The 'problem' if you can call it that, and I wouldn't (whether true or untrue, spec changes do seem commonplace pre-launch) is that they are talking about GPU Parent -> Daughter Die bandwidth, not GPU -> GDDR3 bandwidth, unless I'm missing something here?

On a related note, what benefit is there anyway to having a greater b/w between the parent & daughter die than between the overall GPU/ Ram bandwidth, Or is that what you are getting at Powderkeg? - That theres little benefit to having more than 22.4 GB/s when that is the constraint on GPU / Ram anyway?
 
Powderkeg said:
What's the problem?





This says the bandwidth between the Embedded DRAM and the GDDR3 is 22.4GB/s. That should be right, since 22.4GB/sec is the maximum bandwidth of the GDDR3. Obviously if that is the maximum bandwidth of the DGGR3, you couldn't have data transfers to the GDDR3 that used more than it's maximum bandwidth.


Yeah it appears some people don't know how to read. This is the bandwidth between the EDRAM and the GDDR3 main ram. NOT the bandwidth between Xenos and the EDRAM.
 
Powderkeg said:
What's the problem?





This says the bandwidth between the Embedded DRAM and the GDDR3 is 22.4GB/s. That should be right, since 22.4GB/sec is the maximum bandwidth of the GDDR3. Obviously if that is the maximum bandwidth of the DGGR3, you couldn't have data transfers to the GDDR3 that used more than it's maximum bandwidth.

Damm. I feel freking stupid now, all i needed was to actually look at the damm thing lol
 
Hardknock said:
Yeah it appears some people don't know how to read. This is the bandwidth between the EDRAM and the GDDR3 main ram. NOT the bandwidth between Xenos and the EDRAM.

Uhm, doesn't this part specifically state that it's between the eDRAM and GPU? :-

OP said:
...between the DRAM-embedded LSI and the graphics LSI is rather high at 22.4GB/sec...

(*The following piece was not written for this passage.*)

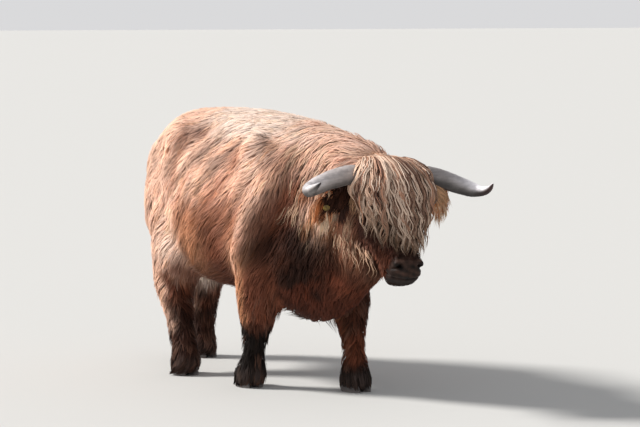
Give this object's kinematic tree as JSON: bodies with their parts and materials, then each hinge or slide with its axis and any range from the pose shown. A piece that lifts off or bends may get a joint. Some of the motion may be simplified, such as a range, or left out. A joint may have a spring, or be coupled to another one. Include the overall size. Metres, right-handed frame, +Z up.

That reads to me like eDRAM and GPU, I've certainly never seen GDDR3 referred to as "graphics LSI" before ;)
 
Vennt said:
The 'problem' if you can call it that, and I wouldn't (whether true or untrue, spec changes do seem commonplace pre-launch) is that they are talking about GPU Parent -> Daughter Die bandwidth, not GPU -> GDDR3 bandwidth, unless I'm missing something here?

You are missing something. The letters LSI.

The LSI is not the GPU. It's the interface chipset between the processor(s) and the RAM subsystems it attaches to. RAID hard drive arrays also use LSI's to control data throughputs.